● Data provided:
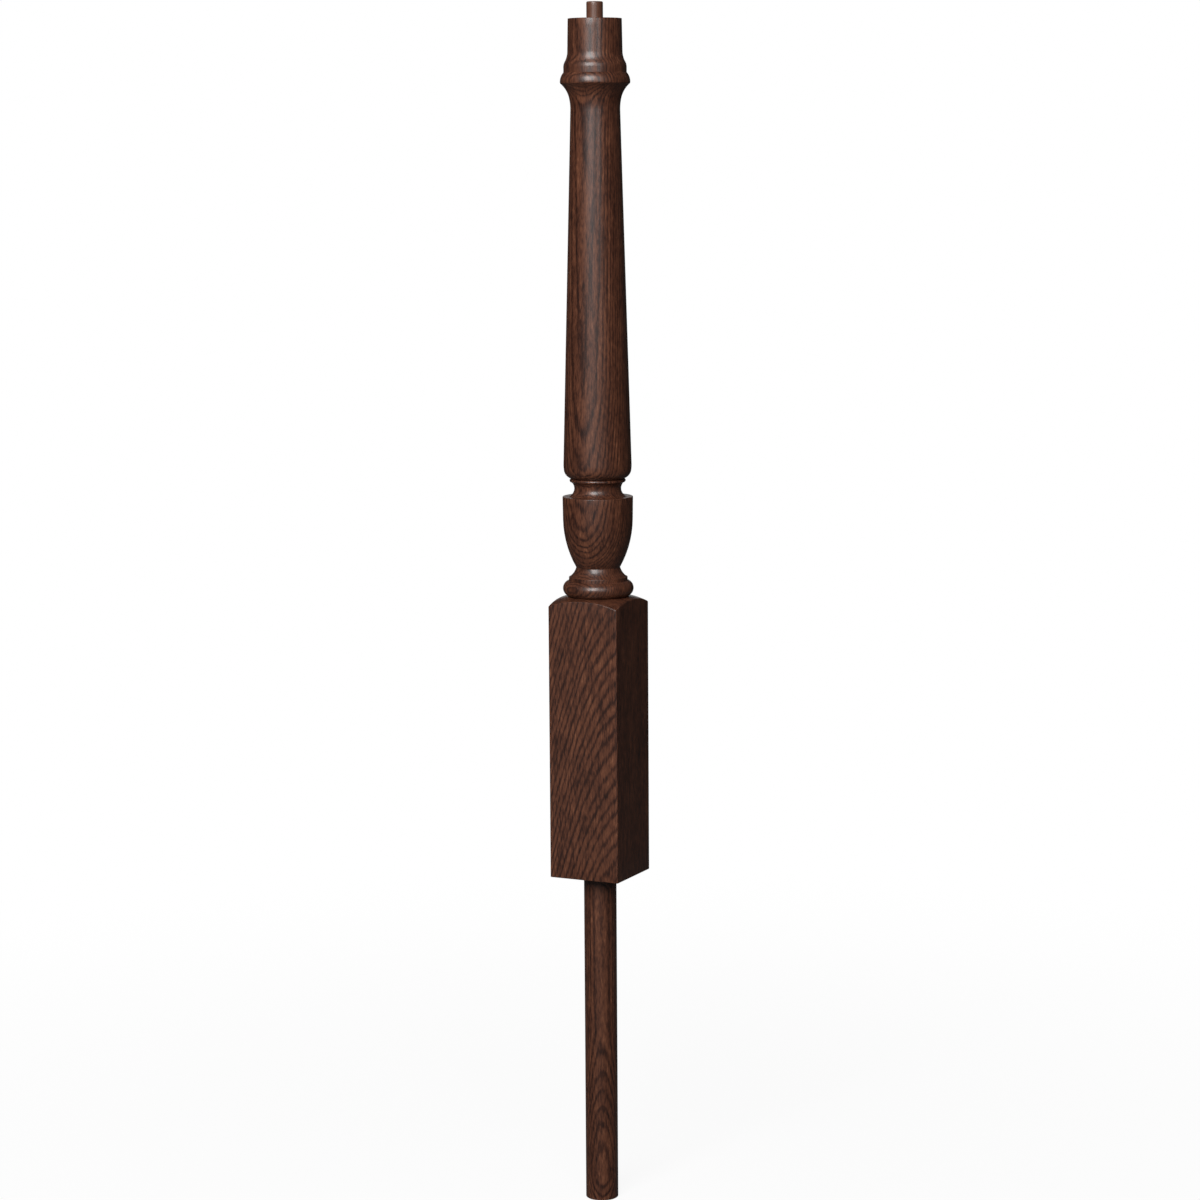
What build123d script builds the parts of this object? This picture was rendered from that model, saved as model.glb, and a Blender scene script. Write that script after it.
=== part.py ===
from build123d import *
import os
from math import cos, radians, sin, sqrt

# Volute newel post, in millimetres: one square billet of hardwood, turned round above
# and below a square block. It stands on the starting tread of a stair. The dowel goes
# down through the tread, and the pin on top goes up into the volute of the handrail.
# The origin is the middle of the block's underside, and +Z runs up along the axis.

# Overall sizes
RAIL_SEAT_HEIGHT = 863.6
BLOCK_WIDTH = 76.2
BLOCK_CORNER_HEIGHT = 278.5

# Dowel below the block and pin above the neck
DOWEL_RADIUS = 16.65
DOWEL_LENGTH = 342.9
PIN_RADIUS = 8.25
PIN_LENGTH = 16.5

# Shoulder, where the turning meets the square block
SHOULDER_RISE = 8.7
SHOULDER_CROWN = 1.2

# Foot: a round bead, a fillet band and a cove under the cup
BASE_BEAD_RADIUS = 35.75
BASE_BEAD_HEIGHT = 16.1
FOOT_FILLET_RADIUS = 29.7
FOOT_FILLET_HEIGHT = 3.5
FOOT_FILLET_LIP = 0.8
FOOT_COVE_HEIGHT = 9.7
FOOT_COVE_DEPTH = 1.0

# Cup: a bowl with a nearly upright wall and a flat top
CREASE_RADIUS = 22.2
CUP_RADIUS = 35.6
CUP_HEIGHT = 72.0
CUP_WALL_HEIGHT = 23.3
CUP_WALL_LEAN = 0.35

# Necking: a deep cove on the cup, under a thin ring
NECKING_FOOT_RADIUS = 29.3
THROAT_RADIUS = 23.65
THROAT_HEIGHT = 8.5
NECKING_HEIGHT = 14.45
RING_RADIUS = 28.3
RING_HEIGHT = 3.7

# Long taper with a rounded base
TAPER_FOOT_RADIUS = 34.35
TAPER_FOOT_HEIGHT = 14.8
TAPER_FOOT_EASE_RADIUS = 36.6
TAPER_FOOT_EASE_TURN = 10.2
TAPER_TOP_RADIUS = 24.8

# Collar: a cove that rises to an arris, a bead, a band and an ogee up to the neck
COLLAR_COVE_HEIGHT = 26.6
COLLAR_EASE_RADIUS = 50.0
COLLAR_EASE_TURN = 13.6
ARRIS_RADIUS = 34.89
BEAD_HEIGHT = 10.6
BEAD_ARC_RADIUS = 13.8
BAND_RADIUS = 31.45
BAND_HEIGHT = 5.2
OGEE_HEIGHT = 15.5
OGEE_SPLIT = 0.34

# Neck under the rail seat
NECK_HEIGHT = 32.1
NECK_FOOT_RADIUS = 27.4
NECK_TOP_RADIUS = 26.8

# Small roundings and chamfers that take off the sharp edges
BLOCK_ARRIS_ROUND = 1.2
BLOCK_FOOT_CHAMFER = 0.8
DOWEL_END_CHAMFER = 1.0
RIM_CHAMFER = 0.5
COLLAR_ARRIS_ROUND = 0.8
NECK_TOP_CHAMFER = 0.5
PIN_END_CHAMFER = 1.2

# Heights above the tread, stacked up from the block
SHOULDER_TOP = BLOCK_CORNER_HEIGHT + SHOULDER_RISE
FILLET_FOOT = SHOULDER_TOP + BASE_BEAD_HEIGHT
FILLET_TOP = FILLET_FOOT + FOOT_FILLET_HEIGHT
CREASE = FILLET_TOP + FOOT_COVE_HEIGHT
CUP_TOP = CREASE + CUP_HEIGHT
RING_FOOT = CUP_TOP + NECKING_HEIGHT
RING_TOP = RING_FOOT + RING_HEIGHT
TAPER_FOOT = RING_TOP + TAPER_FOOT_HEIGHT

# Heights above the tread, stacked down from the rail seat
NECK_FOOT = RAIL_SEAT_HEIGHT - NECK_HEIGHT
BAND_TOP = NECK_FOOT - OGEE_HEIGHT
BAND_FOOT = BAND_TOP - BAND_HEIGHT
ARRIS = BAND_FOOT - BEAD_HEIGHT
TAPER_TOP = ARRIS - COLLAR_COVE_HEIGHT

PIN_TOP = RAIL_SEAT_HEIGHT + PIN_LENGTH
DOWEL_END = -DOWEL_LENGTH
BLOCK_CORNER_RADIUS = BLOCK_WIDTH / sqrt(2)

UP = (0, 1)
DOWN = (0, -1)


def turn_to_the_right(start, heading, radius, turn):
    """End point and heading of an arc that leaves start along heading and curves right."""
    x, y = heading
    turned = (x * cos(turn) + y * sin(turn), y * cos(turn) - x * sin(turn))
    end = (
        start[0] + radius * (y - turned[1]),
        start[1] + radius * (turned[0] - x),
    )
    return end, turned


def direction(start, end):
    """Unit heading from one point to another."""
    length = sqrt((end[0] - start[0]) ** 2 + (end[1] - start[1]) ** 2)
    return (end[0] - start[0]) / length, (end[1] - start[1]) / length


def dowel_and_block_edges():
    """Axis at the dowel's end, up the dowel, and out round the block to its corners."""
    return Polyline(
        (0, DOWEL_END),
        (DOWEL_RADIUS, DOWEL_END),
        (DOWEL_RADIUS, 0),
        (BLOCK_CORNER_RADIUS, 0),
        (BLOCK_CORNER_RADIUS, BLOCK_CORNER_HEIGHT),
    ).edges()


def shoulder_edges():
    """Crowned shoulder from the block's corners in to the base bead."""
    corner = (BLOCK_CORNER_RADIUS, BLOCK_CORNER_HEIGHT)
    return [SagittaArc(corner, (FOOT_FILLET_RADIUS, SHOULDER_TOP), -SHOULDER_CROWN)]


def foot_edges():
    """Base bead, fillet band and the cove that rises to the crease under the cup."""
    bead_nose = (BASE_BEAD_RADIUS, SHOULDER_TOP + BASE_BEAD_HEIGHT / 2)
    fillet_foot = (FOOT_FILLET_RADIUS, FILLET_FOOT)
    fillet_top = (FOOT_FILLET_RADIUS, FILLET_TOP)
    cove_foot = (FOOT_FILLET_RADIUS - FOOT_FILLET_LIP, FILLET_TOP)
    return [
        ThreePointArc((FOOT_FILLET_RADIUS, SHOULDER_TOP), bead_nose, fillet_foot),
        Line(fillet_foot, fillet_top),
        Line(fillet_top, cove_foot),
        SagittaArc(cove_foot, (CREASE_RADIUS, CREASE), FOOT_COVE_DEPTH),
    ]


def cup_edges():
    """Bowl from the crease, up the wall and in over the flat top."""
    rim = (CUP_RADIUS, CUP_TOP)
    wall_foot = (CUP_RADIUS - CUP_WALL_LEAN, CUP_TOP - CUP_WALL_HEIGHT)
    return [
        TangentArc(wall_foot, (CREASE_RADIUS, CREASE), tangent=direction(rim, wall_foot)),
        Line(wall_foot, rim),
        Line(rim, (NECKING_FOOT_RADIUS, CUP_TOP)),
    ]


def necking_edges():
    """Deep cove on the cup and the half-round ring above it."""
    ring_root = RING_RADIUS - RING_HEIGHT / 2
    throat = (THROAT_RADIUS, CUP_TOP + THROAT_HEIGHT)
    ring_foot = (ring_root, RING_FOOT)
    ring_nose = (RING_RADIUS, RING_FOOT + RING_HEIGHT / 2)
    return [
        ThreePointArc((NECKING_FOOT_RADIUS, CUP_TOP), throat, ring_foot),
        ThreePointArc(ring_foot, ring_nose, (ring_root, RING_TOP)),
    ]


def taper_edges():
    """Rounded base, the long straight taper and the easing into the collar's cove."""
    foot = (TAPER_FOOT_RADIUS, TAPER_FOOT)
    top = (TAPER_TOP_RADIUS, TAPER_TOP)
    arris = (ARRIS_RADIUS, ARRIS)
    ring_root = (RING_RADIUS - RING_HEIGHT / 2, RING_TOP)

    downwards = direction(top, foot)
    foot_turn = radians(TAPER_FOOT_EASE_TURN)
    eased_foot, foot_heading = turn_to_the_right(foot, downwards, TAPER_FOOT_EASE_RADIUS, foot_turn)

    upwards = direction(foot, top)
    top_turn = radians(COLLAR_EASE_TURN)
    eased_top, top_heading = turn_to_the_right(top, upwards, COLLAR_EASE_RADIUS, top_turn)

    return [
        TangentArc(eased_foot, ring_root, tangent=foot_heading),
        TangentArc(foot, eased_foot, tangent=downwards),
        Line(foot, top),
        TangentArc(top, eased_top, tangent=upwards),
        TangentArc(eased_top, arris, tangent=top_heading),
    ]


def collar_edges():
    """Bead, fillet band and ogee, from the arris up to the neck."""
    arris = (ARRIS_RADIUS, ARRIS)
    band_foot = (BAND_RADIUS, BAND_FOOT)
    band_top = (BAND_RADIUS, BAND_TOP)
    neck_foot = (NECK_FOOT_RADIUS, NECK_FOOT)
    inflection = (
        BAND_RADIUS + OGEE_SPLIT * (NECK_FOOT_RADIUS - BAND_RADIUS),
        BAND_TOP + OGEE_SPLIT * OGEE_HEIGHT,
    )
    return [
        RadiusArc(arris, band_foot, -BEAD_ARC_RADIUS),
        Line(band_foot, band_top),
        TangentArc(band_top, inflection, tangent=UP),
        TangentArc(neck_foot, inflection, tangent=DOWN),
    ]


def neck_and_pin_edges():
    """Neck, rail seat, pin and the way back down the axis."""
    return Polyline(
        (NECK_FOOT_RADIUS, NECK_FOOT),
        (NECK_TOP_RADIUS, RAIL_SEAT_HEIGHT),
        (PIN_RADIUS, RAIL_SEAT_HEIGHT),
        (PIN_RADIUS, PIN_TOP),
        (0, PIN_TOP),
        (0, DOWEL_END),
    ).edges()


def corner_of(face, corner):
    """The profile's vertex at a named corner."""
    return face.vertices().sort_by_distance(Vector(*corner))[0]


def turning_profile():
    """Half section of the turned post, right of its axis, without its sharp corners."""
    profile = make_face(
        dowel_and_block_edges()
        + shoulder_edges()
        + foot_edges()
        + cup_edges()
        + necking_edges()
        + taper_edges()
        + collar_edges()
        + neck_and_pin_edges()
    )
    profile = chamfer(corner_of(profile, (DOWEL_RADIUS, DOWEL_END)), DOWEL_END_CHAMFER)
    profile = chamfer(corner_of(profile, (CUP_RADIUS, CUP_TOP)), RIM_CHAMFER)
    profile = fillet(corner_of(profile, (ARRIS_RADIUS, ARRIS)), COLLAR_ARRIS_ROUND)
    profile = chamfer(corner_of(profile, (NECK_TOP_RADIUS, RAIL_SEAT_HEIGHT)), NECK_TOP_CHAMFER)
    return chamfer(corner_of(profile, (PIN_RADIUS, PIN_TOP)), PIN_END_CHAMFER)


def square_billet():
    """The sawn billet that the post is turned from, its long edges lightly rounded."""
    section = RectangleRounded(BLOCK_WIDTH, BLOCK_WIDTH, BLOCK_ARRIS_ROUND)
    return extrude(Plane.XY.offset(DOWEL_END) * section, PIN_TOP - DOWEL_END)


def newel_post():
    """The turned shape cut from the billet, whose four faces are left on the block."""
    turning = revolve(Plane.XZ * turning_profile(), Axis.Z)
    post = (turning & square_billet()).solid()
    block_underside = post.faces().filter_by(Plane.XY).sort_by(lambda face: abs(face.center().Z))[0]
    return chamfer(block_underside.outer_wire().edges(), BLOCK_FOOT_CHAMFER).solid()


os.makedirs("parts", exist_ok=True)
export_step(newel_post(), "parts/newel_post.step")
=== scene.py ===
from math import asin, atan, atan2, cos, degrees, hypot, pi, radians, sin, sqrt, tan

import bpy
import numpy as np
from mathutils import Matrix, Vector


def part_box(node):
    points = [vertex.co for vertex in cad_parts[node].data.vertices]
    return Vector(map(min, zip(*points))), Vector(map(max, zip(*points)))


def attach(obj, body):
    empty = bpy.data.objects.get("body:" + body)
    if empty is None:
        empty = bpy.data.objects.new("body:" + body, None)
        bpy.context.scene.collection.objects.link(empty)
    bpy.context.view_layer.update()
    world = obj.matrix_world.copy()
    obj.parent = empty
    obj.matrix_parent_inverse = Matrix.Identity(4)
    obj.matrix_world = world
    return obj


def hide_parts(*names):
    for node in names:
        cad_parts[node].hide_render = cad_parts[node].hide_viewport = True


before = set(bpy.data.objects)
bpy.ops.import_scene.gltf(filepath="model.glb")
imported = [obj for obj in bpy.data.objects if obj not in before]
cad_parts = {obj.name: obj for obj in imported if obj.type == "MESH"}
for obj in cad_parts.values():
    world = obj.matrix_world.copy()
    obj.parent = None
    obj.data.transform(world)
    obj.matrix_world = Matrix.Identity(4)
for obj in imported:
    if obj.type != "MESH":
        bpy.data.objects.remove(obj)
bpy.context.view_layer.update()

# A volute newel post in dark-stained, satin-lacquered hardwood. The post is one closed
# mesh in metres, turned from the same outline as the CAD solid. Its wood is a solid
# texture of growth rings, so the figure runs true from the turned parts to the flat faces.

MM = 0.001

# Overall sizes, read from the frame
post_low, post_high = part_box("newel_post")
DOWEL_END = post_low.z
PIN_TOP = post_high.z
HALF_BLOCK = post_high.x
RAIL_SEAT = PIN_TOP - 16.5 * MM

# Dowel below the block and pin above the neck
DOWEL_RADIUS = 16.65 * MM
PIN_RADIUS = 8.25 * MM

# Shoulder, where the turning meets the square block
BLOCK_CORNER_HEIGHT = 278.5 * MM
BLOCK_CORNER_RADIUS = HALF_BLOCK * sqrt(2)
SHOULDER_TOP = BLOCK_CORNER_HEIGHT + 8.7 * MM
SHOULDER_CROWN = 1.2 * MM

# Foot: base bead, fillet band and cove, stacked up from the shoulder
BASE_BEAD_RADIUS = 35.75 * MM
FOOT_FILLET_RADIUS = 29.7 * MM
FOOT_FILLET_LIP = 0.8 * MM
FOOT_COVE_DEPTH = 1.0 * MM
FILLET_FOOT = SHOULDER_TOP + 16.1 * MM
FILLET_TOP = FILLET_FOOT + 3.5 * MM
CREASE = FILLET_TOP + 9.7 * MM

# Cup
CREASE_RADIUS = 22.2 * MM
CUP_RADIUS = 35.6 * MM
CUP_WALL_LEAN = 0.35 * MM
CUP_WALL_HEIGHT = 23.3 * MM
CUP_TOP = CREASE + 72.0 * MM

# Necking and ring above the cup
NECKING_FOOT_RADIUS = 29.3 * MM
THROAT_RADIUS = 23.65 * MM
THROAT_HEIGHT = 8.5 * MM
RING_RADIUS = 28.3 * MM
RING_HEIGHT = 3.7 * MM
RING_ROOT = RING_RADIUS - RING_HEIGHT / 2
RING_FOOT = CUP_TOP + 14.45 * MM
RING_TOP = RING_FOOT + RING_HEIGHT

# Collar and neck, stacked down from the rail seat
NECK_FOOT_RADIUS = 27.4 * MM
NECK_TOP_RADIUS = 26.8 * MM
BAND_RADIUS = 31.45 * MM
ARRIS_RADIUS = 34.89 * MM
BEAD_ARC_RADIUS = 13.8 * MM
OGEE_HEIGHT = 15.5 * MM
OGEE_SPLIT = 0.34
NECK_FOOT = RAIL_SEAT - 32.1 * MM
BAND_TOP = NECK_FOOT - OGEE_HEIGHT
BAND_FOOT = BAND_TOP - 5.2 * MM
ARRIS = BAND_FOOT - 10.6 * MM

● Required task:
Quote the lines that begin at the line containing "RectangleRounded(BLOCK_WIDTH, BLOCK_WIDTH, BLOCK_ARRIS_ROUND)" and end at the line containing "if empty is", keeping both of those lines.

● Solution to this task:
    section = RectangleRounded(BLOCK_WIDTH, BLOCK_WIDTH, BLOCK_ARRIS_ROUND)
    return extrude(Plane.XY.offset(DOWEL_END) * section, PIN_TOP - DOWEL_END)


def newel_post():
    """The turned shape cut from the billet, whose four faces are left on the block."""
    turning = revolve(Plane.XZ * turning_profile(), Axis.Z)
    post = (turning & square_billet()).solid()
    block_underside = post.faces().filter_by(Plane.XY).sort_by(lambda face: abs(face.center().Z))[0]
    return chamfer(block_underside.outer_wire().edges(), BLOCK_FOOT_CHAMFER).solid()


os.makedirs("parts", exist_ok=True)
export_step(newel_post(), "parts/newel_post.step")
=== scene.py ===
from math import asin, atan, atan2, cos, degrees, hypot, pi, radians, sin, sqrt, tan

import bpy
import numpy as np
from mathutils import Matrix, Vector


def part_box(node):
    points = [vertex.co for vertex in cad_parts[node].data.vertices]
    return Vector(map(min, zip(*points))), Vector(map(max, zip(*points)))


def attach(obj, body):
    empty = bpy.data.objects.get("body:" + body)
    if empty is None:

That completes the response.